Kendal Thompson's speed and athleticism — combined with memories of his dad leading Oklahoma's wishbone offense more than two decades ago — has created the wide perception that his passing ability might be his downfall in the Sooners' spread, pass-first offensive attack.
But Stoops said if that were true, OU coaches wouldn't have recruited him.
“We've never recruited anybody here in our time that we didn't feel was a good throwing quarterback,” Stoops said.
Charles Thompson said his son's primary motivation through this spring is demonstrating his capability as a complete quarterback. But Kendal Thompson is also driven, in part, to redeem some of his father's checkered Oklahoma legacy.
“I think one of the things that inspires him is the opportunity to finish something that I started,” Charles Thompson said.
During the offseason, Kendal Thompson changed to jersey No. 1. His dad wanted to wear the number at Oklahoma, but it belonged to halfback Eric Mitchel.
Mitchel was a senior in 1988, Charles Thompson's sophomore — and, as it turned out, final — season in Norman.
As a redshirt freshman in 1987, Charles Thompson, playing for injured starter Jamelle Holieway, quarterbacked Oklahoma to a victory at No. 1-ranked Nebraska, then played in the Sooners' 20-14 Orange Bowl loss to Miami. The next season, Thompson and Holieway split time again, but the sophomore from Lawton seemed destined for greatness.
But in February 1989, Charles Thompson was arrested for selling cocaine, then appeared on the cover of Sports Illustrated wearing an orange jumpsuit and handcuffs — a photograph that came to symbolize all the problems with Oklahoma football. Four months after his arrest, legendary coach Barry Switzer resigned, beginning a long, difficult stretch for the historic college football powerhouse.
Charles Thompson spent 17 months in a federal prison for his crime, and wasn't exactly embraced by OU for several years after his arrest. After Stoops became coach in 1999, though, he began spending more time around the program.
He took his youth-league football team — which included 8-year old Kendal Thompson — to several OU practices. Kendal Thompson still cherishes several photographs from the 2000 national championship season with then-OU quarterback Josh Heupel, now his position coach.
Charles Thompson aggressively rebuilt his reputation after his very public demise, speaking openly about his time at Oklahoma and the mistakes that ended it. That candor has included talks with the OU team, and conversations with his three children.
When Kendal Thompson was nine, he read his dad's book, “Down and Dirty: The Life and Crimes of Oklahoma Football.”
“What he learned was that obviously, you can have everything, you can work for something your entire life, and one stupid decision can throw all that away,” Charles Thompson said. “He understood that as great as things are in receiving that scholarship — and that was always his goal — that's only part of the goal. There's a whole lot more to life than that. Football is only used as a tool to help you prepare and become a better man.”
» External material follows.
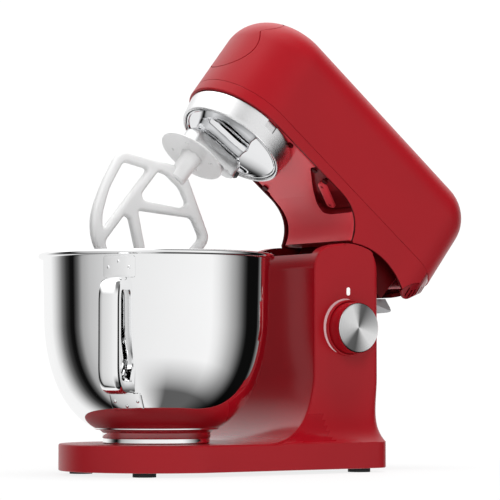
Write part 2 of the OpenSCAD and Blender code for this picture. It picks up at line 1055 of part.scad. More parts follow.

But there are still some Oklahoma football fans who will never forgive Charles Thompson for his role in the Sooners' very public, embarrassing collapse from college football greatness.
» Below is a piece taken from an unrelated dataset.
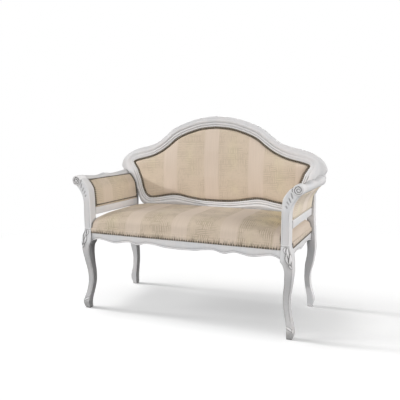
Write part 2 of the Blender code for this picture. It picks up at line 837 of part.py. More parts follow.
def arm_layer(side, name, near, far, crown, finish):
    """A layer of an arm's side between two places across it, each a function of a row."""
    rows = arm_lines()
    rings = []
    for share in arm_pad_shares:
        y = ARM_FRONT + share * (ARM_BACK - ARM_FRONT)
        puff = crown * (1 - abs(2 * share - 1) ** 6)
        ring = []
        for i, row in enumerate(rows):
            swell = puff * math.sin(math.pi * i / (len(rows) - 1))
            x, z = near(row, swell)
            ring.append((side * spread(x, z, share), y, z))
        for row in rows[::-1]:
            x, z = far(row, 0)
            ring.append((side * spread(x, z, share), y, z))
        rings.append(ring)
    if not crown:
        rings = [rings[0], rings[-1]]
    layer = lofted(name, rings, finish)
    envelope = arm_rail_rings(side, VOLUTE_RADIUS - ARM_ROLL + FIT_GAP)
    for point_front, point_back in zip(range(len(envelope[0])), range(len(envelope[-1]))):
        x, y, z = envelope[0][point_front]
        envelope[0][point_front] = (x, y - CUT_OVERRUN, z)
        x, y, z = envelope[-1][point_back]
        envelope[-1][point_back] = (x, y + CUT_OVERRUN, z)
    boolean(layer, lofted(name + "_cut", envelope, PAINT), "DIFFERENCE")
    return layer


def across_row(row, reach, from_inner):
    """A place on the way from a row's inner point to its outer one, by a distance from its middle or side."""
    inner, outer = row[:2], row[2:]
    out = (outer - inner) / np.linalg.norm(outer - inner)
    start = inner if from_inner else (inner + outer) / 2
    return start + out * reach


def arm_sides(side, hand):
    half = ARM_BOARD_WALL / 2
    arm_layer(
        side,
        "arm_board_" + hand,
        lambda row, swell: across_row(row, -half, False),
        lambda row, swell: across_row(row, half, False),
        0,
        BARE_WOOD,
    )
    arm_layer(
        side,
        "arm_pad_inner_" + hand,
        lambda row, swell: across_row(row, -swell, True),
        lambda row, swell: across_row(row, -half - FIT_GAP, False),
        ARM_PAD_CROWN,
        FABRIC,
    )
    arm_layer(
        side,
        "arm_pad_outer_" + hand,
        lambda row, swell: across_row(row[[2, 3, 0, 1]], -swell, True),
        lambda row, swell: across_row(row, half + FIT_GAP, False),
        ARM_PAD_CROWN,
        FABRIC,
    )


def arm_trims(side, hand):
    """Nailed gimp along the top of an arm's lower rail, on its inner and outer faces."""
    top = ARM_RAIL_TOP - ARM_RAIL_EDGE
    bottom = top - TRIM_WIDTH
    inner = side * (POST_INNER - FIT_GAP)
    outer = side * (POST_OUTER + FIT_GAP)
    wall = side * SEAT_TRIM_WALL
    name = "arm_trim_inner_" + hand
    cuboid(name, (inner - wall, ARM_FRONT, bottom), (inner, ARM_BACK, top), GIMP)
    name = "arm_trim_outer_" + hand
    cuboid(name, (outer, ARM_FRONT, bottom), (outer + wall, ARM_BACK, top), GIMP)


def arm_joints(side, hand, front_post, rear_post, top_rail, low_rail):
    z = VOLUTE_Z
    x = side * VOLUTE_X
    mortise_and_tenon(
        top_rail.name + "_front",
        top_rail,
        front_post,
        (x - TENON_WALL / 2, ARM_FRONT + CUT_OVERRUN, z - TENON_HEIGHT / 2),
        (x + TENON_WALL / 2, ARM_FRONT - TENON_LENGTH, z + TENON_HEIGHT / 2),
    )
    x = side * (VOLUTE_X + ARM_SPREAD - TENON_WALL / 2)
    y = back_face(z)
    mortise_and_tenon(
        top_rail.name + "_rear",
        top_rail,
        rear_post,
        (x - TENON_WALL / 2, y - CUT_OVERRUN, z - TENON_HEIGHT / 2),
        (x + TENON_WALL / 2, y + TENON_LENGTH, z + TENON_HEIGHT / 2),
    )
    x = side * SIDE_TENON_X
    z = (ARM_RAIL_BOTTOM + ARM_RAIL_TOP) / 2
    low = z - TENON_HEIGHT / 2
    high = z + TENON_HEIGHT / 2
    mortise_and_tenon(
        low_rail.name + "_front",
        low_rail,
        front_post,
        (x - TENON_WALL / 2, ARM_FRONT + CUT_OVERRUN, low),
        (x + TENON_WALL / 2, ARM_FRONT - TENON_LENGTH, high),
    )
    mortise_and_tenon(
        low_rail.name + "_rear",
        low_rail,
        rear_post,
        (x - TENON_WALL / 2, ARM_BACK - CUT_OVERRUN, low),
        (x + TENON_WALL / 2, ARM_BACK + TENON_LENGTH, high),
    )


def swelling(share, squareness):
    """How full a cushion is at a share of the way from its middle to its rim."""
    power, rounding = squareness
    return max(0.0, 1 - abs(share) ** power) ** rounding


def seat_pad():
    half_x = POST_OUTER + SEAT_TRIM_WALL
    front = RAIL_FRONT - SEAT_TRIM_WALL
    middle = (front + REAR_RAIL_BACK) / 2
    half_y = REAR_RAIL_BACK - middle
    post_x = POST_INNER - FIT_GAP
    stile_x = STILE_INNER - FIT_GAP
    post_y = POST_BACK + FIT_GAP
    stile_y = REAR_FRONT - FIT_GAP
    right = [share * half_x for share in seat_across_shares]
    right += [(right[-1] + post_x) / 2, post_x, stile_x, (stile_x + half_x) / 2, half_x]
    across = [-x for x in right[:0:-1]] + right
    along = [middle + share * half_y for share in seat_along_shares]
    along = [y for y in along if y < post_y - SEAT_PAD_EDGE or y > post_y + SEAT_PAD_EDGE]
    along = sorted([front, post_y, stile_y, REAR_RAIL_BACK, *along])

    def face(x, y):
        full = swelling(x / half_x, SEAT_SIDE_SQUARENESS)
        share = (y - middle) / half_y
        full *= swelling(share, SEAT_FRONT_SQUARENESS if share < 0 else SEAT_REAR_SQUARENESS)
        return (x, y, SEAT_PAD_BOTTOM + SEAT_PAD_EDGE + SEAT_CROWN * full)

    def back(x, y):
        if abs(x) > half_x - FIT_GAP:
            x = math.copysign(half_x - SEAT_TUCK, x)
        if y < front + FIT_GAP:
            y = front + SEAT_TUCK
        return (x, y, SEAT_PAD_BOTTOM)

    def keeps(x, y):
        clear_of_post = abs(x) < post_x or y > post_y
        return clear_of_post and (abs(x) < stile_x or y < stile_y)

    return layered("seat_pad", across, along, face, back, FABRIC, keeps)


def seat_webbing():
    half_x = POST_OUTER - SEAT_RAIL_WALL + WEB_LAP
    front = FRONT_RAIL_BACK - WEB_LAP
    rear = REAR_RAIL_FRONT + WEB_LAP
    reach = POST_INNER - WEB_LAP
    across = [-half_x, half_x]
    for i in range(WEBS_ALONG):
        centre = -reach + WEB_WIDTH / 2 + i * (2 * reach - WEB_WIDTH) / (WEBS_ALONG - 1)
        across += [centre - WEB_WIDTH / 2, centre + WEB_WIDTH / 2]
    across.sort()
    along = [front, rear]
    low, high = POST_BACK + WEB_LAP, REAR_FRONT - WEB_LAP
    for i in range(WEBS_ACROSS):
        centre = low + WEB_WIDTH / 2 + i * (high - low - WEB_WIDTH) / (WEBS_ACROSS - 1)
        along += [centre - WEB_WIDTH / 2, centre + WEB_WIDTH / 2]
    along.sort()
    level = SEAT_RAIL_TOP + FIT_GAP

    def keeps(x, y):
        column = sum(x > line for line in across) - 1
        row = sum(y > line for line in along) - 1
        return column % 2 == 1 or row % 2 == 1

    layered(
        "seat_webbing",
        across,
        along,
        lambda x, y: (x, y, level + WEB_WALL),
        lambda x, y: (x, y, level),
        JUTE,
        keeps,
    )


def seat_trims():
    """Nailed gimp that covers the edge of the seat's cloth on three rails."""
    top = SEAT_RAIL_TOP
    bottom = top - SEAT_TRIM_DROP
    reach = POST_INNER - FIT_GAP
    cuboid(
        "seat_trim_front",
        (-reach, RAIL_FRONT - SEAT_TRIM_WALL, bottom),
        (reach, RAIL_FRONT - FIT_GAP, top),
        GIMP,
    )
    for side, hand in ((1, "left"), (-1, "right")):
        near = side * (POST_OUTER + FIT_GAP)
        far = side * (POST_OUTER + SEAT_TRIM_WALL)
        low = POST_BACK + POST_EDGE
        high = REAR_FRONT - FIT_GAP
        cuboid("seat_trim_" + hand, (near, low, bottom), (far, high, top), GIMP)


def dust_cover():
    """A thin cloth tacked across the underside, cut round the front posts."""
    half_x = SIDE_INNER - FIT_GAP
    front = FRONT_RAIL_BACK + FIT_GAP
    rear = REAR_RAIL_FRONT - FIT_GAP
    post_x = POST_INNER - FIT_GAP
    post_y = POST_BACK + FIT_GAP
    outline = [
        (-half_x, rear),
        (-half_x, post_y),
        (-post_x, post_y),
        (-post_x, front),
        (post_x, front),
        (post_x, post_y),
        (half_x, post_y),
        (half_x, rear),
    ]
    level = RAIL_BOTTOM + DUST_COVER_RISE
    return prism("dust_cover", outline, level, level + DUST_COVER_WALL, CAMBRIC)


def back_trims():
    front = BAND_RELIEF - FIT_GAP - TRIM_WALL
    nail_loop("back_nail_trim", front, TRIM_WALL)
    rear = BACK_WALL - BAND_RELIEF + FIT_GAP
    nail_loop("rear_nail_trim", rear, TRIM_WALL)


def back_layers():
    board = BACK_BOARD_DEPTH
    behind = board + BACK_BOARD_WALL
    back_panel("back_board", board, BACK_BOARD_WALL, 0, (1.0,), BARE_WOOD)
    back_panel(
        "back_pad", board - FIT_GAP, -BACK_PAD_EDGE, -BACK_PAD_CROWN, ring_shares, FABRIC
    )
    back_panel(
        "back_cover", behind + FIT_GAP, BACK_COVER_EDGE, BACK_COVER_CROWN, cover_shares, FABRIC
    )


def build():
    front_rail = seat_rail_front()
    rear_rail = seat_rail_rear()
    crest = crest_rail()
    lower = back_lower_rail()
    for side, hand in ((1, "left"), (-1, "right")):
        front_post = front_leg(side, "front_leg_" + hand)
        rear_post = rear_leg(side, "rear_leg_" + hand)
        side_rail = seat_rail_side(side, "seat_rail_" + hand)
        top_rail = arm_top_rail(side, "arm_top_rail_" + hand)
        low_rail = arm_lower_rail(side, "arm_lower_rail_" + hand)

        mouth = (side * POST_INNER, (RAIL_FRONT + FRONT_RAIL_BACK) / 2)
        rail_joint("front_rail_" + hand, front_rail, front_post, mouth, (side, 0, 0))
        mouth = (side * REAR_INNER, (REAR_RAIL_FRONT + REAR_RAIL_BACK) / 2)
        rail_joint("rear_rail_" + hand, rear_rail, rear_post, mouth, (side, 0, 0))
        mouth = (side * SIDE_TENON_X, POST_BACK)
        rail_joint("side_front_" + hand, side_rail, front_post, mouth, (0, -1, 0))
        mouth = (side * SIDE_TENON_X, REAR_FRONT)
        rail_joint("side_rear_" + hand, side_rail, rear_post, mouth, (0, 1, 0))
        arm_joints(side, hand, front_post, rear_post, top_rail, low_rail)

        top_row = back_rows(stile_shares, side)[0]
        upright_joint("ear_" + hand, rear_post, crest, top_row, (top_row[0] + top_row[2]) / 2, 1)
        foot_row = back_rows(lower_rail_shares, side)[-1]
        foot_x = (foot_row[0] + foot_row[2]) / 2
        upright_joint("bend_" + hand, lower, rear_post, foot_row, foot_x, 1)

        name = "corner_block_front_" + hand
        corner = (POST_INNER, POST_BACK)
        block = corner_block(name, SIDE_INNER, FRONT_RAIL_BACK, corner, side, -1)
        corner_screws(
            "screw_front_" + hand, block, front_rail, side_rail, SIDE_INNER, FRONT_RAIL_BACK, side, -1
        )
        name = "corner_block_rear_" + hand
        block = corner_block(name, SIDE_INNER, REAR_RAIL_FRONT, None, side, 1)
        corner_screws(
            "screw_rear_" + hand, block, rear_rail, side_rail, SIDE_INNER, REAR_RAIL_FRONT, side, 1
        )
        arm_sides(side, hand)
        arm_trims(side, hand)
    seat_webbing()
    seat_pad()
    seat_trims()
    dust_cover()
    back_layers()
    back_trims()


build()
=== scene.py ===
"""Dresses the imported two-seater settee: carved painted wood, striped padded cloth and close nails."""

import random
from math import cos, pi, radians, sin, sqrt
import bmesh
import bpy
import numpy as np
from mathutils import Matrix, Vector


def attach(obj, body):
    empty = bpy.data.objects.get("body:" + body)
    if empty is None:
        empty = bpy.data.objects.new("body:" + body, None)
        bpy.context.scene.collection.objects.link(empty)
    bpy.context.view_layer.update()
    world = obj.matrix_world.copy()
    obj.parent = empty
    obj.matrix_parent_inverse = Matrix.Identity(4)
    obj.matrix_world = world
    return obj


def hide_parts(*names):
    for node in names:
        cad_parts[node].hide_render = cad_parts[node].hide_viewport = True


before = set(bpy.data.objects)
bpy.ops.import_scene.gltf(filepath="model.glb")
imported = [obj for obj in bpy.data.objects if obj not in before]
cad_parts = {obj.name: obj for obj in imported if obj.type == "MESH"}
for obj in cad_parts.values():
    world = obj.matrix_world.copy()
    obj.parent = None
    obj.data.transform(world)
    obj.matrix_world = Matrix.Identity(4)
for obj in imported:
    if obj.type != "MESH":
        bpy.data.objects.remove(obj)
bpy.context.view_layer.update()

scene = bpy.context.scene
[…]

That's something he wanted his son to be fully prepared for when he decided to accept OU's scholarship offer.
“We talked about how some fans will always have that thought in the back of their mind,” Charles Thompson said.
Regardless of who emerges from Oklahoma's 2013 quarterback battle, Charles Thompson said his family has been blessed by the whole experience. Still, the former Sooner said he believes Kendal Thompson's rise to the top of OU's depth chart feels like fate.
“No disrespect to the other two,” Charles Thompson said, “but I just feel like this is Kendal's destiny. Not sure why, but my spirit feels at peace in saying that.”